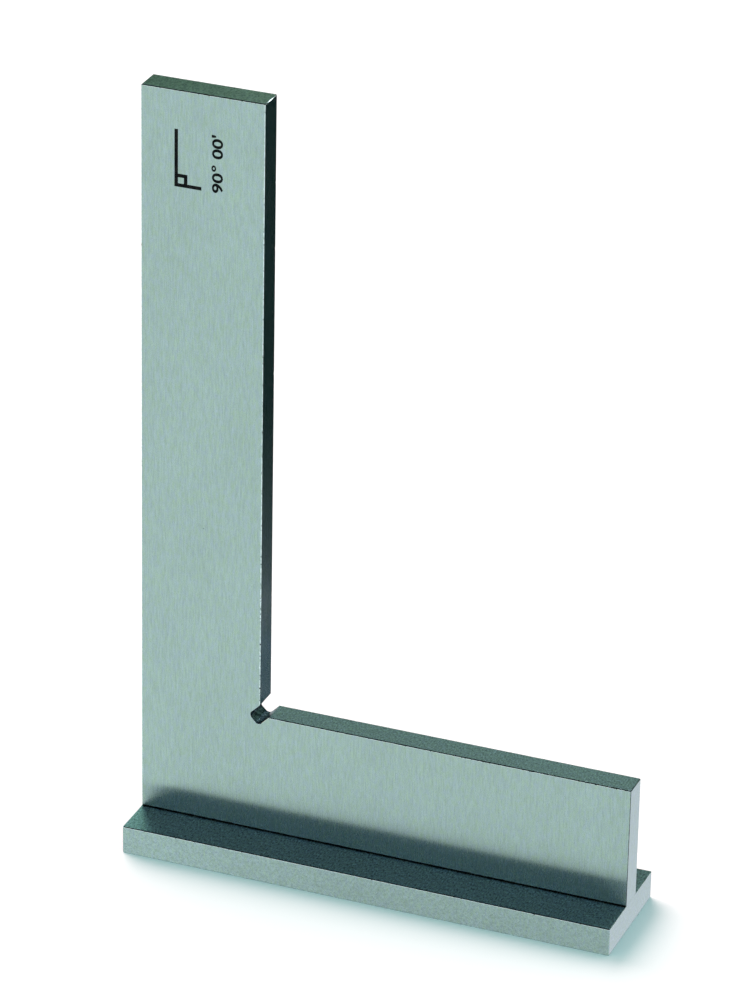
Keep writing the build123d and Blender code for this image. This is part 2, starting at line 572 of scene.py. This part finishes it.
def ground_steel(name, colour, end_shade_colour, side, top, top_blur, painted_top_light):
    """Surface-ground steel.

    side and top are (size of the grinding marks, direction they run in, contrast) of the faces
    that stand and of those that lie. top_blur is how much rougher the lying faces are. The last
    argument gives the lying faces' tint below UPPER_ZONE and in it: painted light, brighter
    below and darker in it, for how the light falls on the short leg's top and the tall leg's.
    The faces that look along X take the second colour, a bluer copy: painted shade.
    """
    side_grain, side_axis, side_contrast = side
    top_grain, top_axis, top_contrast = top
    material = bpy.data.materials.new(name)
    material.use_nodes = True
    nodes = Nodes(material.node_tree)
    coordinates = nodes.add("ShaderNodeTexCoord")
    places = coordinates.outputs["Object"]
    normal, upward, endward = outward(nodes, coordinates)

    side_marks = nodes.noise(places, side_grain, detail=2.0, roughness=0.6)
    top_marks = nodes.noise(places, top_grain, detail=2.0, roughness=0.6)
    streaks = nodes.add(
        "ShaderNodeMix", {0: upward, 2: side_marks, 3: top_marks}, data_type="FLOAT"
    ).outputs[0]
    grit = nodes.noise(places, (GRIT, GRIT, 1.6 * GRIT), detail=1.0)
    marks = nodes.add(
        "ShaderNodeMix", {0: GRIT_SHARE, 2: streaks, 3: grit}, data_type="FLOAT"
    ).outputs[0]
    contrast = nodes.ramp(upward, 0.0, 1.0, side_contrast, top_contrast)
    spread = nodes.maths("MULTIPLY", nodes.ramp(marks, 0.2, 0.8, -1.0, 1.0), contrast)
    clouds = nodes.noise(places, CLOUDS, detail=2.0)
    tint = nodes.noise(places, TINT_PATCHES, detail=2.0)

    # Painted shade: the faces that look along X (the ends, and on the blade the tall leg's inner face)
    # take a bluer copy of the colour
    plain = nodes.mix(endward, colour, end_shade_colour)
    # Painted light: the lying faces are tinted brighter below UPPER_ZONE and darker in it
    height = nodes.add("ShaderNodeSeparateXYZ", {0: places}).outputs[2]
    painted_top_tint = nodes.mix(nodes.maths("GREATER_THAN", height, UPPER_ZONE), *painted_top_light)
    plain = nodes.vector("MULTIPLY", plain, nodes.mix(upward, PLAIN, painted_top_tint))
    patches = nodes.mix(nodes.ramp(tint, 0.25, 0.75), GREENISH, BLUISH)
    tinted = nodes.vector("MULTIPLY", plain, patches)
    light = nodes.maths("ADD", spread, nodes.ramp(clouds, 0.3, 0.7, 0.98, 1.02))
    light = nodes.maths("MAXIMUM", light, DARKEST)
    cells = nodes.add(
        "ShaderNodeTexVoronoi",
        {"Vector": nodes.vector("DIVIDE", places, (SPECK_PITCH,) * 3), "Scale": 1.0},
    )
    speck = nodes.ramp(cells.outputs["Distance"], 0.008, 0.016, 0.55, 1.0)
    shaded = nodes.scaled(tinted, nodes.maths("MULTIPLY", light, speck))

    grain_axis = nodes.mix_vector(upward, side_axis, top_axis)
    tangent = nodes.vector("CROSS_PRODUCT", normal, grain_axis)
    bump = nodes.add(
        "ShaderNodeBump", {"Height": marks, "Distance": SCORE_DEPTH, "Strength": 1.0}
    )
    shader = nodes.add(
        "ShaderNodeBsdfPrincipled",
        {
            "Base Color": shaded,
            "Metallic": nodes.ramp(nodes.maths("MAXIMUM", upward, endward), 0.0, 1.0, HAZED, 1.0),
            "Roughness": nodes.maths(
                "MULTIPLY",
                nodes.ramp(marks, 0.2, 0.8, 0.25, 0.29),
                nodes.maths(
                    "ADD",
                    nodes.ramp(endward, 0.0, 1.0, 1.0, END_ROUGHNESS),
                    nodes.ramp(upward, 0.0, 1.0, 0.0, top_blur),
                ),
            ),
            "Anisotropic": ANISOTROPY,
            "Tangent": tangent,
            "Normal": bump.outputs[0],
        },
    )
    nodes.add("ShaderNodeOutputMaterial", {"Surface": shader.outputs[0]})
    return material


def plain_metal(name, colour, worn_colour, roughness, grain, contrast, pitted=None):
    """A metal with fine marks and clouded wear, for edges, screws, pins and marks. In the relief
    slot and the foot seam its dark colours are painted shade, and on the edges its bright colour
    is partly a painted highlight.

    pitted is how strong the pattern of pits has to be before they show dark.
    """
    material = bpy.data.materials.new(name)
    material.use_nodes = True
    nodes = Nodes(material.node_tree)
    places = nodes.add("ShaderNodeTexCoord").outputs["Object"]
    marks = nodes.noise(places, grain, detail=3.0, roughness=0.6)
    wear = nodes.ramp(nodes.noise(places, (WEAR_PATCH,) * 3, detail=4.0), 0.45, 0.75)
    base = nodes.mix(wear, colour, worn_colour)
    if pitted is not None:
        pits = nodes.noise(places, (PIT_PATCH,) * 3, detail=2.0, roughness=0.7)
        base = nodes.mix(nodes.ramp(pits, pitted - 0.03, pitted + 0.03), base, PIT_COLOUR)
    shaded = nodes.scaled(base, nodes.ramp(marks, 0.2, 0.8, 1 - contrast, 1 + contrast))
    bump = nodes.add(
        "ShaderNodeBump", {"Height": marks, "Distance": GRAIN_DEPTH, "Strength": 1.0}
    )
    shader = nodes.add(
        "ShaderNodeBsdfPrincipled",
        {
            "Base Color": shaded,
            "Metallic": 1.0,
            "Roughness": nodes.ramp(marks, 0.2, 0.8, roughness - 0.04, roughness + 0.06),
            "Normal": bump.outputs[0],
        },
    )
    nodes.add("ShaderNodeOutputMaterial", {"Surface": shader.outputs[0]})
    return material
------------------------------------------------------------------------
• **PROBLEM DESCRIPTION**
Return all of the data precisely as it appears.

• **IN RESPONSE**
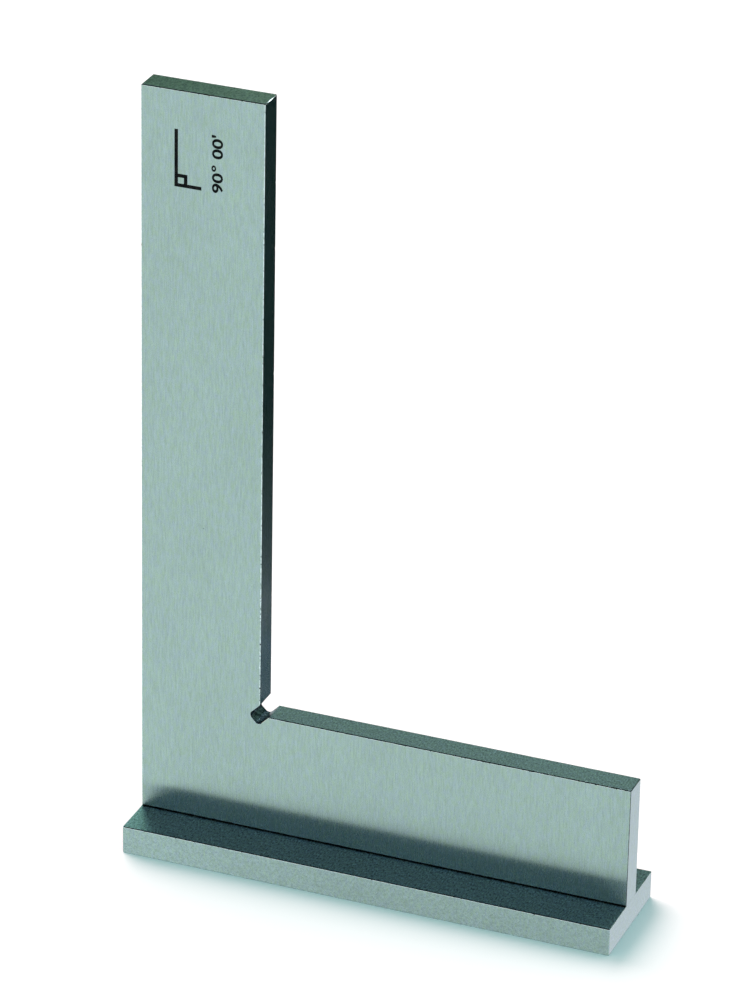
Keep writing the build123d and Blender code for this image. This is part 2, starting at line 572 of scene.py. This part finishes it.
def ground_steel(name, colour, end_shade_colour, side, top, top_blur, painted_top_light):
    """Surface-ground steel.

    side and top are (size of the grinding marks, direction they run in, contrast) of the faces
    that stand and of those that lie. top_blur is how much rougher the lying faces are. The last
    argument gives the lying faces' tint below UPPER_ZONE and in it: painted light, brighter
    below and darker in it, for how the light falls on the short leg's top and the tall leg's.
    The faces that look along X take the second colour, a bluer copy: painted shade.
    """
    side_grain, side_axis, side_contrast = side
    top_grain, top_axis, top_contrast = top
    material = bpy.data.materials.new(name)
    material.use_nodes = True
    nodes = Nodes(material.node_tree)
    coordinates = nodes.add("ShaderNodeTexCoord")
    places = coordinates.outputs["Object"]
    normal, upward, endward = outward(nodes, coordinates)

    side_marks = nodes.noise(places, side_grain, detail=2.0, roughness=0.6)
    top_marks = nodes.noise(places, top_grain, detail=2.0, roughness=0.6)
    streaks = nodes.add(
        "ShaderNodeMix", {0: upward, 2: side_marks, 3: top_marks}, data_type="FLOAT"
    ).outputs[0]
    grit = nodes.noise(places, (GRIT, GRIT, 1.6 * GRIT), detail=1.0)
    marks = nodes.add(
        "ShaderNodeMix", {0: GRIT_SHARE, 2: streaks, 3: grit}, data_type="FLOAT"
    ).outputs[0]
    contrast = nodes.ramp(upward, 0.0, 1.0, side_contrast, top_contrast)
    spread = nodes.maths("MULTIPLY", nodes.ramp(marks, 0.2, 0.8, -1.0, 1.0), contrast)
    clouds = nodes.noise(places, CLOUDS, detail=2.0)
    tint = nodes.noise(places, TINT_PATCHES, detail=2.0)

    # Painted shade: the faces that look along X (the ends, and on the blade the tall leg's inner face)
    # take a bluer copy of the colour
    plain = nodes.mix(endward, colour, end_shade_colour)
    # Painted light: the lying faces are tinted brighter below UPPER_ZONE and darker in it
    height = nodes.add("ShaderNodeSeparateXYZ", {0: places}).outputs[2]
    painted_top_tint = nodes.mix(nodes.maths("GREATER_THAN", height, UPPER_ZONE), *painted_top_light)
    plain = nodes.vector("MULTIPLY", plain, nodes.mix(upward, PLAIN, painted_top_tint))
    patches = nodes.mix(nodes.ramp(tint, 0.25, 0.75), GREENISH, BLUISH)
    tinted = nodes.vector("MULTIPLY", plain, patches)
    light = nodes.maths("ADD", spread, nodes.ramp(clouds, 0.3, 0.7, 0.98, 1.02))
    light = nodes.maths("MAXIMUM", light, DARKEST)
    cells = nodes.add(
        "ShaderNodeTexVoronoi",
        {"Vector": nodes.vector("DIVIDE", places, (SPECK_PITCH,) * 3), "Scale": 1.0},
    )
    speck = nodes.ramp(cells.outputs["Distance"], 0.008, 0.016, 0.55, 1.0)
    shaded = nodes.scaled(tinted, nodes.maths("MULTIPLY", light, speck))

    grain_axis = nodes.mix_vector(upward, side_axis, top_axis)
    tangent = nodes.vector("CROSS_PRODUCT", normal, grain_axis)
    bump = nodes.add(
        "ShaderNodeBump", {"Height": marks, "Distance": SCORE_DEPTH, "Strength": 1.0}
    )
    shader = nodes.add(
        "ShaderNodeBsdfPrincipled",
        {
            "Base Color": shaded,
            "Metallic": nodes.ramp(nodes.maths("MAXIMUM", upward, endward), 0.0, 1.0, HAZED, 1.0),
            "Roughness": nodes.maths(
                "MULTIPLY",
                nodes.ramp(marks, 0.2, 0.8, 0.25, 0.29),
                nodes.maths(
                    "ADD",
                    nodes.ramp(endward, 0.0, 1.0, 1.0, END_ROUGHNESS),
                    nodes.ramp(upward, 0.0, 1.0, 0.0, top_blur),
                ),
            ),
            "Anisotropic": ANISOTROPY,
            "Tangent": tangent,
            "Normal": bump.outputs[0],
        },
    )
    nodes.add("ShaderNodeOutputMaterial", {"Surface": shader.outputs[0]})
    return material


def plain_metal(name, colour, worn_colour, roughness, grain, contrast, pitted=None):
    """A metal with fine marks and clouded wear, for edges, screws, pins and marks. In the relief
    slot and the foot seam its dark colours are painted shade, and on the edges its bright colour
    is partly a painted highlight.

    pitted is how strong the pattern of pits has to be before they show dark.
    """
    material = bpy.data.materials.new(name)
    material.use_nodes = True
    nodes = Nodes(material.node_tree)
    places = nodes.add("ShaderNodeTexCoord").outputs["Object"]
    marks = nodes.noise(places, grain, detail=3.0, roughness=0.6)
    wear = nodes.ramp(nodes.noise(places, (WEAR_PATCH,) * 3, detail=4.0), 0.45, 0.75)
    base = nodes.mix(wear, colour, worn_colour)
    if pitted is not None:
        pits = nodes.noise(places, (PIT_PATCH,) * 3, detail=2.0, roughness=0.7)
        base = nodes.mix(nodes.ramp(pits, pitted - 0.03, pitted + 0.03), base, PIT_COLOUR)
    shaded = nodes.scaled(base, nodes.ramp(marks, 0.2, 0.8, 1 - contrast, 1 + contrast))
    bump = nodes.add(
        "ShaderNodeBump", {"Height": marks, "Distance": GRAIN_DEPTH, "Strength": 1.0}
    )
    shader = nodes.add(
        "ShaderNodeBsdfPrincipled",
        {
            "Base Color": shaded,
            "Metallic": 1.0,
            "Roughness": nodes.ramp(marks, 0.2, 0.8, roughness - 0.04, roughness + 0.06),
            "Normal": bump.outputs[0],
        },
    )
    nodes.add("ShaderNodeOutputMaterial", {"Surface": shader.outputs[0]})
    return material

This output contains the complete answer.